§ Written exercise
Copy the records below exactly as they appear.

Entries taken from a collection
:::
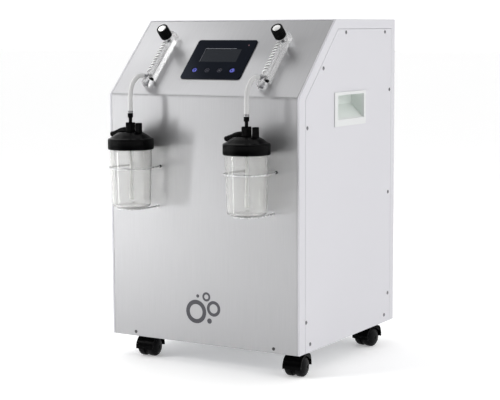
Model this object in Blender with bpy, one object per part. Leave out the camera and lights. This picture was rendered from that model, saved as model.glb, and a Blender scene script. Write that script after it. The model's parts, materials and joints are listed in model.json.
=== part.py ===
"""Oxygen concentrator: a steel cabinet on four casters, with two flowmeters, two humidifier bottles and
the compressor, sieve beds and fan inside.

Units are metres. X is to the right of someone facing the front, -Y is the front and Z is up. The floor
is Z = 0 and the origin is under the middle of the outer box.
"""

import math

import bmesh
import bpy
from mathutils import Matrix, Vector

# Driving dimensions
CABINET_WIDTH = 0.380
CABINET_DEPTH = 0.360
BODY_BOTTOM = 0.038
FRONT_HEIGHT = 0.4265
SLOPE_RISE = 0.128
SHEET = 0.002
SIDE_THICKNESS = 0.004
GAP = 0.0003
STATION_X = 0.1155
BOTTLE_REACH = 0.0424
LID_RADIUS = 0.0393

# Places that follow from them
TOTAL_DEPTH = CABINET_DEPTH + BOTTLE_REACH + LID_RADIUS
FRONT_Y = BOTTLE_REACH + LID_RADIUS - TOTAL_DEPTH / 2
REAR_Y = TOTAL_DEPTH / 2
MIDDLE_Y = (FRONT_Y + REAR_Y) / 2
BOTTLE_Y = FRONT_Y - BOTTLE_REACH
BEND_Z = BODY_BOTTOM + FRONT_HEIGHT
TOP_Z = BEND_Z + SLOPE_RISE
HALF_WIDTH = CABINET_WIDTH / 2
INNER_HALF = HALF_WIDTH - SIDE_THICKNESS - GAP

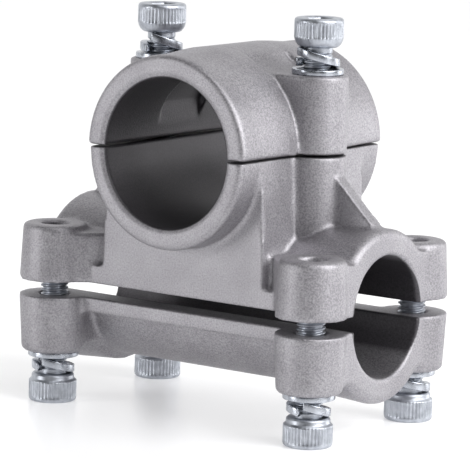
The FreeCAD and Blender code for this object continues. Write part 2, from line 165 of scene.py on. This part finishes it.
:::
§ Answer to the problem
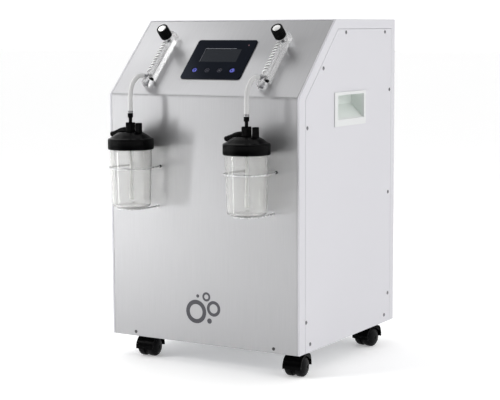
Model this object in Blender with bpy, one object per part. Leave out the camera and lights. This picture was rendered from that model, saved as model.glb, and a Blender scene script. Write that script after it. The model's parts, materials and joints are listed in model.json.
=== part.py ===
"""Oxygen concentrator: a steel cabinet on four casters, with two flowmeters, two humidifier bottles and
the compressor, sieve beds and fan inside.

Units are metres. X is to the right of someone facing the front, -Y is the front and Z is up. The floor
is Z = 0 and the origin is under the middle of the outer box.
"""

import math

import bmesh
import bpy
from mathutils import Matrix, Vector

# Driving dimensions
CABINET_WIDTH = 0.380
CABINET_DEPTH = 0.360
BODY_BOTTOM = 0.038
FRONT_HEIGHT = 0.4265
SLOPE_RISE = 0.128
SHEET = 0.002
SIDE_THICKNESS = 0.004
GAP = 0.0003
STATION_X = 0.1155
BOTTLE_REACH = 0.0424
LID_RADIUS = 0.0393

# Places that follow from them
TOTAL_DEPTH = CABINET_DEPTH + BOTTLE_REACH + LID_RADIUS
FRONT_Y = BOTTLE_REACH + LID_RADIUS - TOTAL_DEPTH / 2
REAR_Y = TOTAL_DEPTH / 2
MIDDLE_Y = (FRONT_Y + REAR_Y) / 2
BOTTLE_Y = FRONT_Y - BOTTLE_REACH
BEND_Z = BODY_BOTTOM + FRONT_HEIGHT
TOP_Z = BEND_Z + SLOPE_RISE
HALF_WIDTH = CABINET_WIDTH / 2
INNER_HALF = HALF_WIDTH - SIDE_THICKNESS - GAP

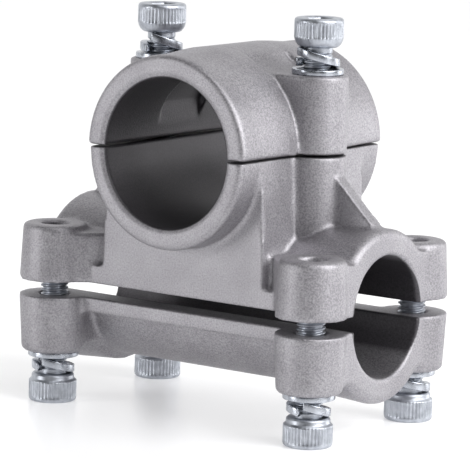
The FreeCAD and Blender code for this object continues. Write part 2, from line 165 of scene.py on. This part finishes it.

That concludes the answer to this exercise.